▸ **GIVEN TASK**: Would you restate all the data that follows, word for word?

☆ ☆ ☆

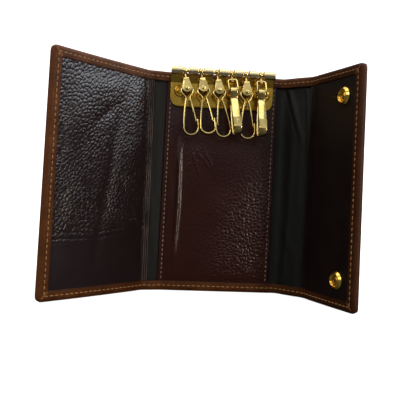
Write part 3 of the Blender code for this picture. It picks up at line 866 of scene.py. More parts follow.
TUCK = 0.25 * MM
PANEL_LEVEL = HALF_HEIGHT - BORDER + TUCK
LEFT_INSIDE, RIGHT_INSIDE = LEFT_END + BORDER - TUCK, RIGHT_END - BORDER + TUCK
LEFT_POCKET_EDGE = LEFT_B + 2.6 * MM
RIGHT_POCKET_EDGE = RIGHT_B - 0.8 * MM
PEBBLED = pebbled_leather(LEFT_POCKET_EDGE / MM)
PANEL_EDGES = (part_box("centre_panel")[0].x - 1.5 * MM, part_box("centre_panel")[1].x)
SEAM_INSET = (1.9 * MM, 1.6 * MM)
BOTH = 2


def panel_sheet(name, sides, step, relief, material, node, body, slot, open_side):
    """A panel whose edges go under the border. open_side is the side left unsewn, where
    the edge is rounded. The sides are functions of the height."""
    rows = np.array([-PANEL_LEVEL, *spaced(-PANEL_LEVEL, PANEL_LEVEL, step), PANEL_LEVEL])
    left, right = sides
    count = round((right(0) - left(0)) / step)
    share, z = np.meshgrid(np.linspace(0, 1, count + 1), rows)
    x = left(z) + (right(z) - left(z)) * share
    front = PANEL_FACE - relief(x, z)
    thickness = PANEL_BACK - PANEL_FACE
    for side, edge in ((-1, x - left(z)), (1, right(z) - x)):
        if open_side in (side, BOTH):
            roll = np.clip(1 - edge / (0.35 * MM), 0, 1)
            front += thickness * 0.7 * (1 - np.sqrt(1 - roll**2))
    piece = sheet(name, x, z, front, np.full_like(x, PANEL_BACK), material)
    attach(piece, body, slot, node)


def upright(place):
    """A side that stays at one place at every height."""
    return lambda z: place + 0 * z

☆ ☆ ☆

▸ **REPLY**:
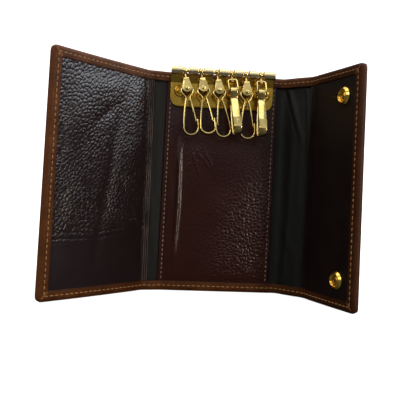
Write part 3 of the Blender code for this picture. It picks up at line 866 of scene.py. More parts follow.
TUCK = 0.25 * MM
PANEL_LEVEL = HALF_HEIGHT - BORDER + TUCK
LEFT_INSIDE, RIGHT_INSIDE = LEFT_END + BORDER - TUCK, RIGHT_END - BORDER + TUCK
LEFT_POCKET_EDGE = LEFT_B + 2.6 * MM
RIGHT_POCKET_EDGE = RIGHT_B - 0.8 * MM
PEBBLED = pebbled_leather(LEFT_POCKET_EDGE / MM)
PANEL_EDGES = (part_box("centre_panel")[0].x - 1.5 * MM, part_box("centre_panel")[1].x)
SEAM_INSET = (1.9 * MM, 1.6 * MM)
BOTH = 2


def panel_sheet(name, sides, step, relief, material, node, body, slot, open_side):
    """A panel whose edges go under the border. open_side is the side left unsewn, where
    the edge is rounded. The sides are functions of the height."""
    rows = np.array([-PANEL_LEVEL, *spaced(-PANEL_LEVEL, PANEL_LEVEL, step), PANEL_LEVEL])
    left, right = sides
    count = round((right(0) - left(0)) / step)
    share, z = np.meshgrid(np.linspace(0, 1, count + 1), rows)
    x = left(z) + (right(z) - left(z)) * share
    front = PANEL_FACE - relief(x, z)
    thickness = PANEL_BACK - PANEL_FACE
    for side, edge in ((-1, x - left(z)), (1, right(z) - x)):
        if open_side in (side, BOTH):
            roll = np.clip(1 - edge / (0.35 * MM), 0, 1)
            front += thickness * 0.7 * (1 - np.sqrt(1 - roll**2))
    piece = sheet(name, x, z, front, np.full_like(x, PANEL_BACK), material)
    attach(piece, body, slot, node)


def upright(place):
    """A side that stays at one place at every height."""
    return lambda z: place + 0 * z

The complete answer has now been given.